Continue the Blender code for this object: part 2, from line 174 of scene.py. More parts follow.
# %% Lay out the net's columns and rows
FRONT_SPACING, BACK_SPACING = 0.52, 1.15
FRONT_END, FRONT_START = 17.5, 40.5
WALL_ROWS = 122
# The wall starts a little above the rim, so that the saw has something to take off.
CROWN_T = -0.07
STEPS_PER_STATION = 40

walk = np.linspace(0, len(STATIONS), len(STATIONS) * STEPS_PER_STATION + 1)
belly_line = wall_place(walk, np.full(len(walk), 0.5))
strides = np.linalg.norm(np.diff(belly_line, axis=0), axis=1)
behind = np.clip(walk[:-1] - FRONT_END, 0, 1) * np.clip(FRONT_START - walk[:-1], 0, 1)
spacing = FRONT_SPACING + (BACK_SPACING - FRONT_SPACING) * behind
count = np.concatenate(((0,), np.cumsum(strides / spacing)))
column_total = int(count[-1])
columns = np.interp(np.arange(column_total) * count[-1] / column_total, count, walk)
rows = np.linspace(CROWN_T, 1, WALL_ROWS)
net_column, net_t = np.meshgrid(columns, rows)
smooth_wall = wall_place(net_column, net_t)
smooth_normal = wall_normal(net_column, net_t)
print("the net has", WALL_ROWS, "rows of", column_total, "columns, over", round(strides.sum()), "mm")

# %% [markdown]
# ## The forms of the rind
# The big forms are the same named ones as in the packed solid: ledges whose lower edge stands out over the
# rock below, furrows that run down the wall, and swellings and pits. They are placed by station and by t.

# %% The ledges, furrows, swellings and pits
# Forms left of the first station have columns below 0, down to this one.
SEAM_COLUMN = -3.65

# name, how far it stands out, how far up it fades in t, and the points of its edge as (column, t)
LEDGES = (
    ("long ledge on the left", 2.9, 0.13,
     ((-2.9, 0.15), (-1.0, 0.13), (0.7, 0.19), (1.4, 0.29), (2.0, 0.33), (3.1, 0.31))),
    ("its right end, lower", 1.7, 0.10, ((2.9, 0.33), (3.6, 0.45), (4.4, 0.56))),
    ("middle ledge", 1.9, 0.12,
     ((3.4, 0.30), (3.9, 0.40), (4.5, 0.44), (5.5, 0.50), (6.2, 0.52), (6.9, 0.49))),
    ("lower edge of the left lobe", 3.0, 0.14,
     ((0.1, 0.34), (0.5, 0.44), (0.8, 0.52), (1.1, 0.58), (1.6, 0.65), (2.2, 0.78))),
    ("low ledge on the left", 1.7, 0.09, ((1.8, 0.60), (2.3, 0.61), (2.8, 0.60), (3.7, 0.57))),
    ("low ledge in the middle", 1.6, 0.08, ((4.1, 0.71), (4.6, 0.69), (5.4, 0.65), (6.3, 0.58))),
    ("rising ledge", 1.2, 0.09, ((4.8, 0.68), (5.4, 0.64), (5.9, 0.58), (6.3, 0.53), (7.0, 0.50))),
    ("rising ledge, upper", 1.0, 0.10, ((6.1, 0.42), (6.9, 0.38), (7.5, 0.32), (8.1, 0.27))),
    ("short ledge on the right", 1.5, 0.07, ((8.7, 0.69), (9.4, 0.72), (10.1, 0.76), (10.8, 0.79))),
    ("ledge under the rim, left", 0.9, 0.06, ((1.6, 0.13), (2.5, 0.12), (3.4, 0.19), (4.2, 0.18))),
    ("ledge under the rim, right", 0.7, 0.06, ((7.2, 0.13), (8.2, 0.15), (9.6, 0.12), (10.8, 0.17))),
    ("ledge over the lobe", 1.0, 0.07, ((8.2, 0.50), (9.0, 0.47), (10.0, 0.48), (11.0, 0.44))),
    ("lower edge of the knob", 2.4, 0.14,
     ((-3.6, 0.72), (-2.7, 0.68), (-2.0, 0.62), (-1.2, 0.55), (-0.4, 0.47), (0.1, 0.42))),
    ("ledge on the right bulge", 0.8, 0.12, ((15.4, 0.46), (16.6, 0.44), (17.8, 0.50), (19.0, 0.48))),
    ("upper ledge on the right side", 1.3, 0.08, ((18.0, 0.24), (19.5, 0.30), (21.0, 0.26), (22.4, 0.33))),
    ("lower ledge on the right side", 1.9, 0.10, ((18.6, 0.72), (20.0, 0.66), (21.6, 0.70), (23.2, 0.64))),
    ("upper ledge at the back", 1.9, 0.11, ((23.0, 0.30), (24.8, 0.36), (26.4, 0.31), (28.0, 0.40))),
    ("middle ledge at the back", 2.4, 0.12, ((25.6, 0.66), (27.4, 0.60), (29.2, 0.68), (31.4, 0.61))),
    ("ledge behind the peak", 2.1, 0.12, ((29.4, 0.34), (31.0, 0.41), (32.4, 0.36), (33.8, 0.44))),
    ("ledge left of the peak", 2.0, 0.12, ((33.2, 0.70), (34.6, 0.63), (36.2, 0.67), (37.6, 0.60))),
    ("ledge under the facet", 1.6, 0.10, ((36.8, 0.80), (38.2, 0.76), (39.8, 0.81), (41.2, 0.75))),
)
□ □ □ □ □
» Work to complete
Please print exactly what appears from the first line of the data through the line with "STEPS_PER_STATION = 40", including both of those lines and nothing past them.

» Exercise answer
Continue the Blender code for this object: part 2, from line 174 of scene.py. More parts follow.
# %% Lay out the net's columns and rows
FRONT_SPACING, BACK_SPACING = 0.52, 1.15
FRONT_END, FRONT_START = 17.5, 40.5
WALL_ROWS = 122
# The wall starts a little above the rim, so that the saw has something to take off.
CROWN_T = -0.07
STEPS_PER_STATION = 40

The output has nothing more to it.